Converting integers to bitstrings

Then there’s the issue of converting integers to bitstrings. Here’s how.

void itob(uint16_t num, char *b, int len)
{
    for (int i=0; i<len; ++i)
    {
        b[len-i-1] = ((num & 1) == 1) ? '1' : '0';
        num >>= 1;
    }
}

void build_A_COMMAND(char *line_in, char *line_out)
{
    uint16_t i;

    i = atoi(line_in + 1);  // convert line[1:] to int
    i = i & 0x7fff;         // set MSB to 0 if i>32767
    itob(i, line_out, 16);  // convert i to 15+1-bit string and save to output
}

First, the build_A_COMMAND() function, which I call only after determining a line is an A Instruction (i.e., it starts with @). This function takes two strings as arguments – the assembly line it’s parsing and the binary line it’s building. It converts the input line (after the initial @ character) to an 16-bit integer, then it resets the most significant bit to 0 (a hack-y way of ensuring that the most significant bit is 0, but some better error-handling is needed here to validate that the input integer is max 15-bits to begin with).
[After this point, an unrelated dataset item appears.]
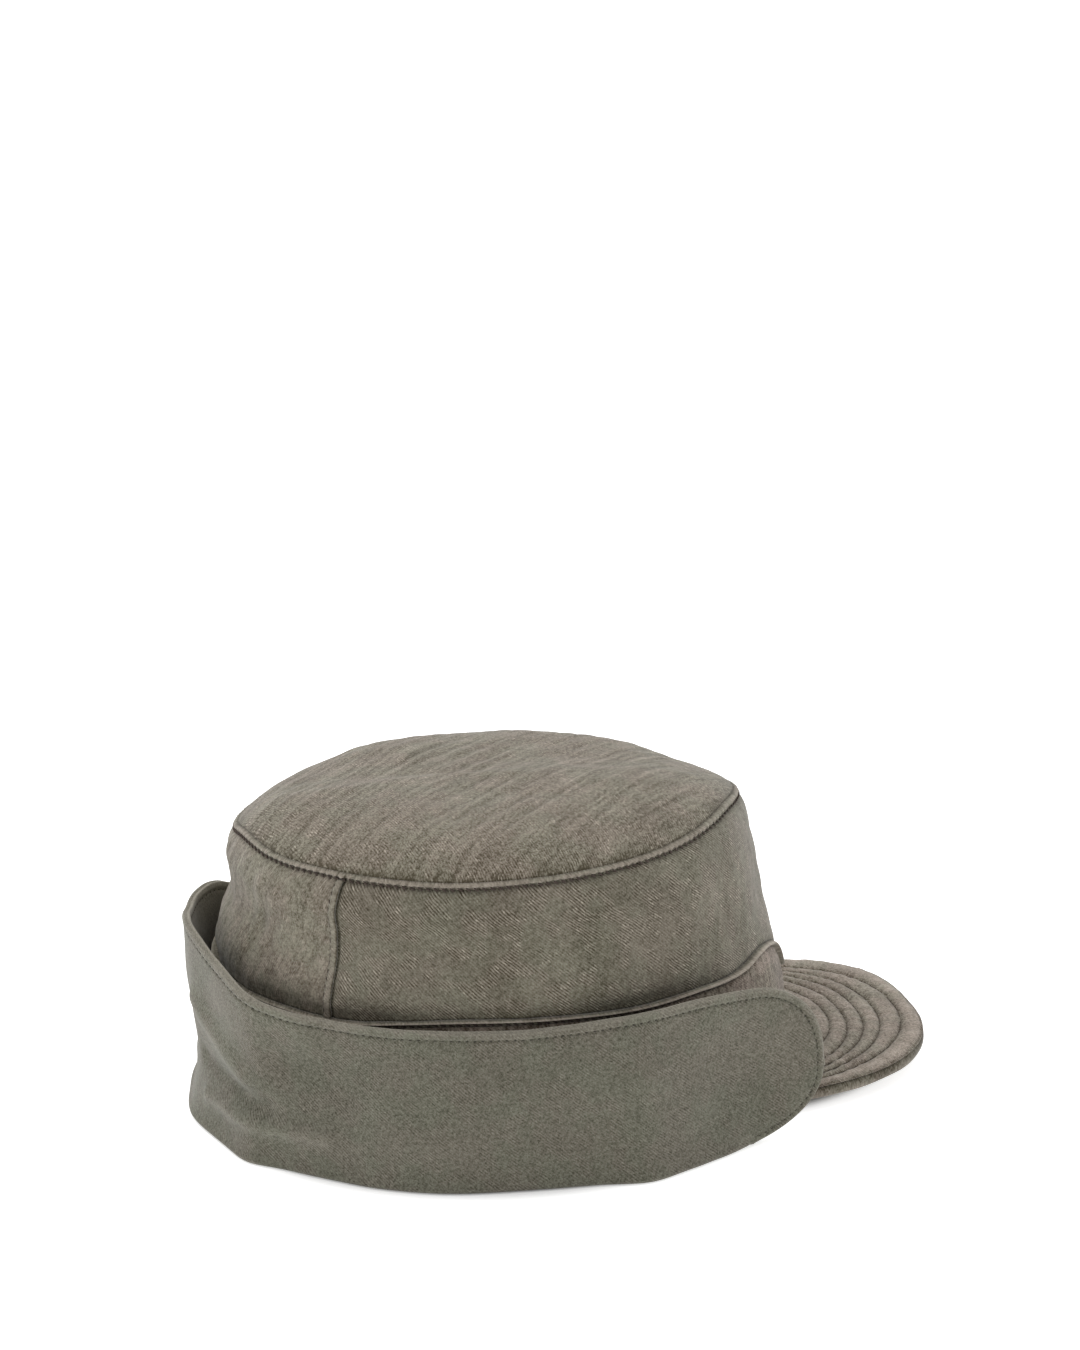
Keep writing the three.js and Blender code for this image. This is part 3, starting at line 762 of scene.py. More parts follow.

Lastly it calls itob(), which is my fun little integer-to-bitstring converter.

itob() checks to see if the least significant bit of the 16-bit integer above is 1, and then sets output string b[15] to 1 or 0 accordingly. Then it shifts the 16-bit integer right one bit and continues along for the full 16 bits, writing the bitstring from least [15] to most [0] significant bit as it goes.

Next steps

I’ve already scaffolded out the various functions for building C Instructions. That means the next big step is sorting out some sort of lookup table to connect a command component (e.g., a jump command like JNE) to its binary equivalen (in this case 101). In Python that was a simple matter of dictionaries. Here, I’m considering implementing a simple hash table to do that.

After that, it’s a matter of implementing functionality to handle symbols and labels, which requires another hash table.